Bangkok Post

Netflix and Ava DuVernay to collaborat­e

- JOHN KOBLIN TIMES NEWS SERVICE © 2017 NEW YORK

In the latest example of a real-life crime being dramatised for television, Netflix announced last week that it was turning the New York Central Park jogger case into a five-episode series.

The streaming service has stuck a deal with Ava DuVernay, the director of Selma, to write and direct the series. DuVernay, one of the most sought-after filmmakers in Hollywood, also worked with Netflix on the documentar­y 13th and is a producer on the television show Queen Sugar on Oprah Winfrey’s OWN network. Winfrey’s Harpo Films will have a production credit on the new Netflix series.

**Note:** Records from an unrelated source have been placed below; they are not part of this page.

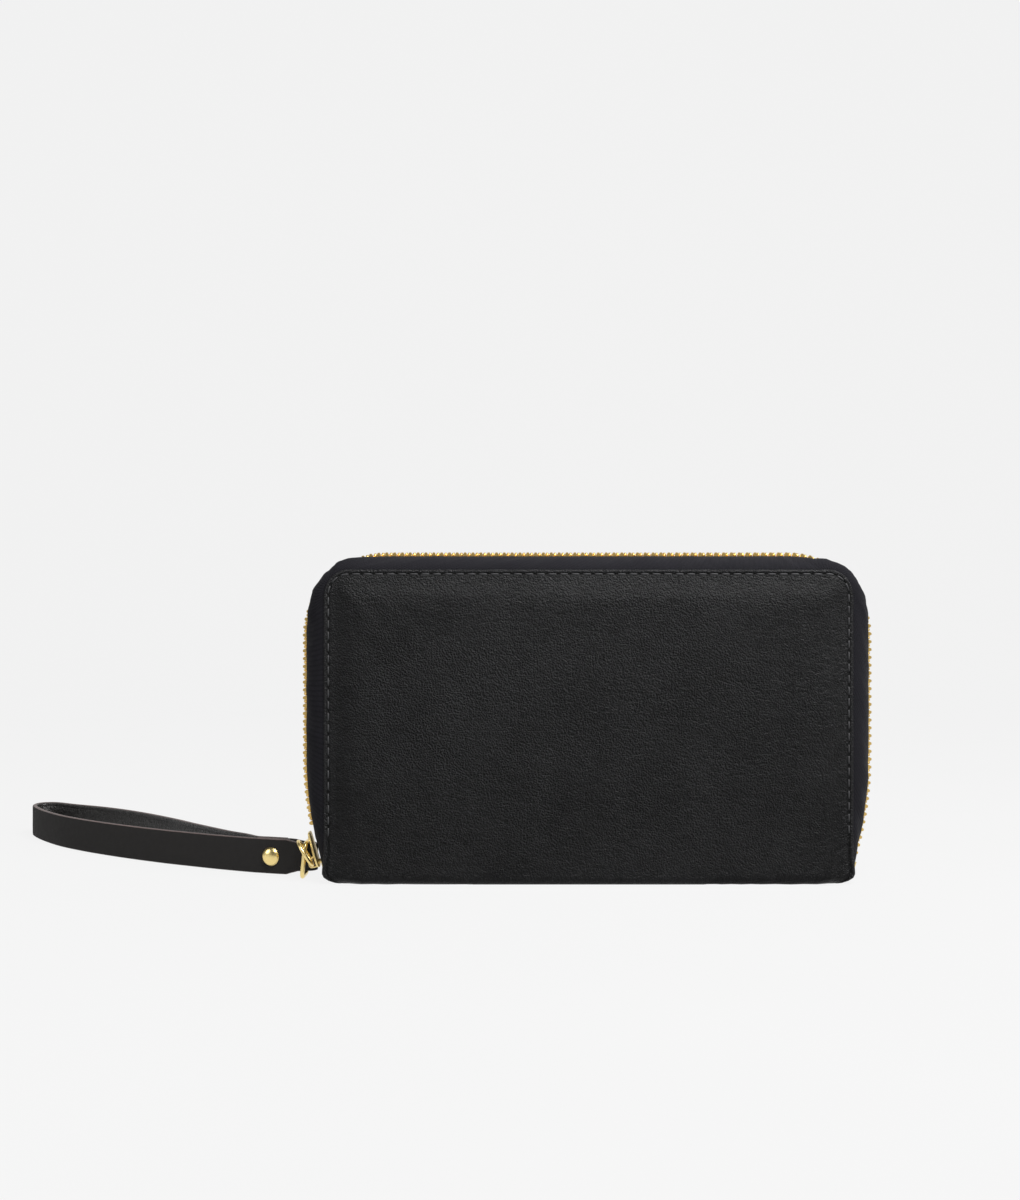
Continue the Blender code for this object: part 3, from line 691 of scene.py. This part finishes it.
# One tooth: how far from the middle, and half its run and half its height there.
TOOTH_SECTIONS = (
    (2.0, 0.62, 1.2), (1.6, 0.72, 1.3), (0.75, 0.72, 1.22), (0.35, 0.46, 1.0),
    (-0.1, 0.5, 1.05), (-0.5, 0.46, 0.95), (-0.75, 0.28, 0.6),
)


def tape_half(name, side, body, node):
    """One half of the zip's tape: a bulging band from under the cover's edge to the chain."""
    rows = paired_lines(1.3, 44, 40, 90)
    verts, uvs, faces = [], [], []
    across = 14
    run = 0.0
    before = None
    for edge, chain, out in rows:
        if before is not None:
            run += (chain - before).length
        before = chain
        reach = chain - edge
        angle = math.degrees(math.atan2(out.y, abs(out.x)))
        corner = ease((chain.y - 84) / 21) * (1 - ease((angle - 58) / 31))
        for j in range(across + 1):
            share = j / across
            turn = share * math.pi / 2
            y = TAPE_ROOT - TAPE_DRAW * (1 - math.cos(turn)) ** 1.15
            swell = CORNER_SWELL * corner * math.sin(math.pi * share) ** 1.2
            pull = noise.noise(Vector((run * 0.16 - share * 1.9, share * 1.1, side * 4.0)))
            pull += 0.5 * noise.noise(Vector((run * 0.41 - share * 2.7, share * 2, side * 9.0)))
            swell += 0.6 * pull * math.sin(math.pi * share)
            spot = edge + reach * math.sin(turn) * 0.985 + out * swell
            verts.append((spot.x, side * y, spot.y))
            uvs.append((run, share * 16))
    width = across + 1
    for i in range(len(rows) - 1):
        for j in range(across):
            a = i * width + j
            faces.append((a, a + 1, a + width + 1, a + width))
    made = piece(name, verts, faces, "tape", body, "zip_tape", (node,), uvs=uvs)


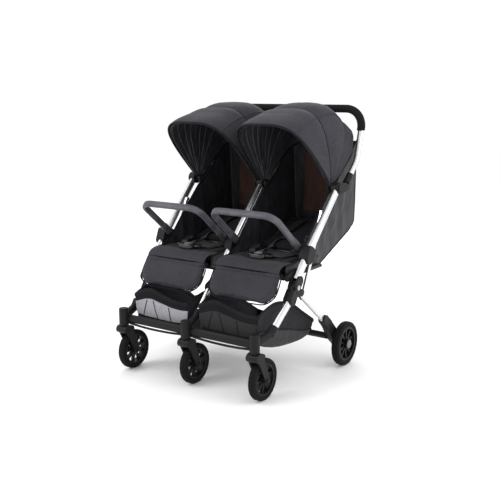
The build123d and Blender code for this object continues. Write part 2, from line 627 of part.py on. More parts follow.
save("front_leg_right", side_leg)
save("front_leg_left", mirror_x(side_leg))
save("front_leg_centre", mid_leg)
save("fold_lugs", side_lug, mid_lug, mirror_x(side_lug))
save("caster_housings", side_housing, mid_housing, mirror_x(side_housing))
save("front_cross_beams", beam, mirror_x(beam))
save("baskets", basket(22, 282), basket(-282, -22))
for side, xw in (("right", WX), ("centre", 0.0), ("left", -WX)):
    save(f"caster_fork_{side}", fork(xw))
    save(f"front_rim_{side}", rim(xw, 0, FRONT_R, 13, 4.0 + RUN, 15.5, 50, 57, 12, 9, 6.0))
    save(f"front_tyre_{side}", tyre(xw, 0, FRONT_R, 57, FRONT_R, FRONT_TYRE_W / 2))

save("rear_legs", leg_r, mirror_x(leg_r))
save("rear_knuckles", knuckle_r, mirror_x(knuckle_r))
save("rear_axle_bar", axle_bar)
save("brake_pedal", pedal)
for side, sx in (("right", 1), ("left", -1)):
    r = rim(RX, REAR_AXLE[0], REAR_AXLE[1], 19, 6.0 + RUN, 15.5, 58, 66, 13, 10, 6.5)
    t = tyre(RX, REAR_AXLE[0], REAR_AXLE[1], 66, REAR_R, REAR_TYRE_W / 2)
    save(f"rear_rim_{side}", r if sx > 0 else mirror_x(r))
    save(f"rear_tyre_{side}", t if sx > 0 else mirror_x(t))
st = strut()
save("struts", st, mirror_x(st))
he = handle_end(1)
save("handle_ends", he, handle_end(-1))
save("handle_tube", handle_tube)
save("handle_grip", grip, release_housing)
save("fold_button", button)

print("bounds", [round(v, 1) for v in LO], [round(v, 1) for v in HI])
print("files", len(os.listdir("parts")))
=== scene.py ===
import bpy
import bmesh
import math
import random
import numpy as np
from mathutils import Vector, Matrix, noise


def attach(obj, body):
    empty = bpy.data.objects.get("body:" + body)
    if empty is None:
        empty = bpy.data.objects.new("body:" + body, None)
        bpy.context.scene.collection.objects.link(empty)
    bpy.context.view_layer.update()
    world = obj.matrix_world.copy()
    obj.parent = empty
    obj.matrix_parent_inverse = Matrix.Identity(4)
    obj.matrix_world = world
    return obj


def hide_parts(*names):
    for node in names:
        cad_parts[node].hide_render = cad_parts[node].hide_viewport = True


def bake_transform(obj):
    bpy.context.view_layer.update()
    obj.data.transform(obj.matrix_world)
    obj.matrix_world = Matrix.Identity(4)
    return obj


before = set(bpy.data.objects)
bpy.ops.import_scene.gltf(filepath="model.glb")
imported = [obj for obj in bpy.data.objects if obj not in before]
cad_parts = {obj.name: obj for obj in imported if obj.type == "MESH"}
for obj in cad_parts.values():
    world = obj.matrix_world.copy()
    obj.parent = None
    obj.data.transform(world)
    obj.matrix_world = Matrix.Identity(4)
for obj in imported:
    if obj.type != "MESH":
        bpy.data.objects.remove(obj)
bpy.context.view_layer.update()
scene = bpy.context.scene
random.seed(7)
YS = 310.5  # the sections below are in mm from the front wheels' contact line


# ------------------------------------------------------------------ colour and nodes
def lin(h, k=1.0):
    h = h.lstrip("#")
    out = []
    for i in (0, 2, 4):
        c = int(h[i:i + 2], 16) / 255
        c = c / 12.92 if c <= 0.04045 else ((c + 0.055) / 1.055) ** 2.4
        out.append(min(1.0, c * k))
    return (*out, 1.0)


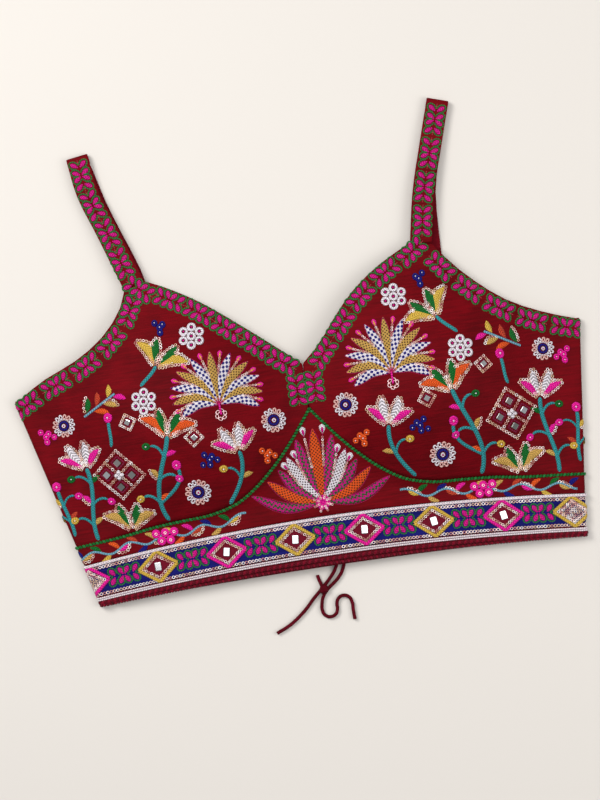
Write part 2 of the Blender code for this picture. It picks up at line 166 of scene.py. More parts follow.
BackRidges = (
    # side, from across, from up, to across, to up, rise, half width
    (-1, 40, 20, 90, 96, 1.3, 7.0),
    (-1, 110, 30, 190, 84, 1.0, 8.0),
    (-1, 150, 120, 205, 100, 1.2, 7.0),
    (1, 46, 70, 120, 34, 1.2, 7.0),
    (1, 96, 108, 168, 60, 1.0, 8.0),
    (1, 150, 140, 196, 96, 1.3, 7.0),
)


def crease_shift(points, creases):
    """How far the creases press each plan point down, in millimetres."""
    shift = np.zeros(len(points))
    for side, x0, y0, x1, y1, depth, half_width in creases:
        start, end = np.array((side * x0, y0), float), np.array((side * x1, y1), float)
        run = end - start
        along = np.clip(((points - start) @ run) / (run @ run), 0.0, 1.0)
        away = np.linalg.norm(points - start - along[:, None] * run, axis=1) / half_width
        taper = 0.45 + 0.55 * np.sin(np.pi * np.clip(along, 0.05, 0.95))
        shift += depth * taper * np.exp(-away * away)
    return shift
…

The series will explore the notorious case involving five black and Hispanic teenagers who were accused of beating and raping a woman jogging in the park in 1989. All five of the accused were convicted and sentenced to prison in a case that was fraught with racial tension. But after another man confessed to the crime years later, the five were released from jail and their sentences were vacated. They ultimately received a settlement from New York City for about US$40 million. Netflix said that the series would begin with the events of the spring of 1989, when the teenagers were first questioned by the police, and continue to when they received the settlement from the city three years ago.

The case reappeared in the news during the 2016 presidenti­al election.

Donald Trump, who was outspoken about the case when it became a tabloid obsession in 1989, asserted just weeks before the election that the five men were guilty.

In a statement, DuVernay said the story of the defendants had riveted her for more than two decades.

“In their journey, we witness five innocent young men of colour who were met with injustice at every turn — from coerced confession­s to unjust incarcerat­ion to public calls for their execution by the man who would go on to be the president of the United States,” she said.

The Central Park jogger case joins several other infamous criminal cases in receiving television dramatisat­ions: the O.J. Simpson case (FX’s The People vs. O.J. Simpson), the Menendez brothers (NBC’s forthcomin­g Law & Order True Crime: The Menendez Murders) and the murder of Gianni Versace (an upcoming FX limited series by Ryan Murphy).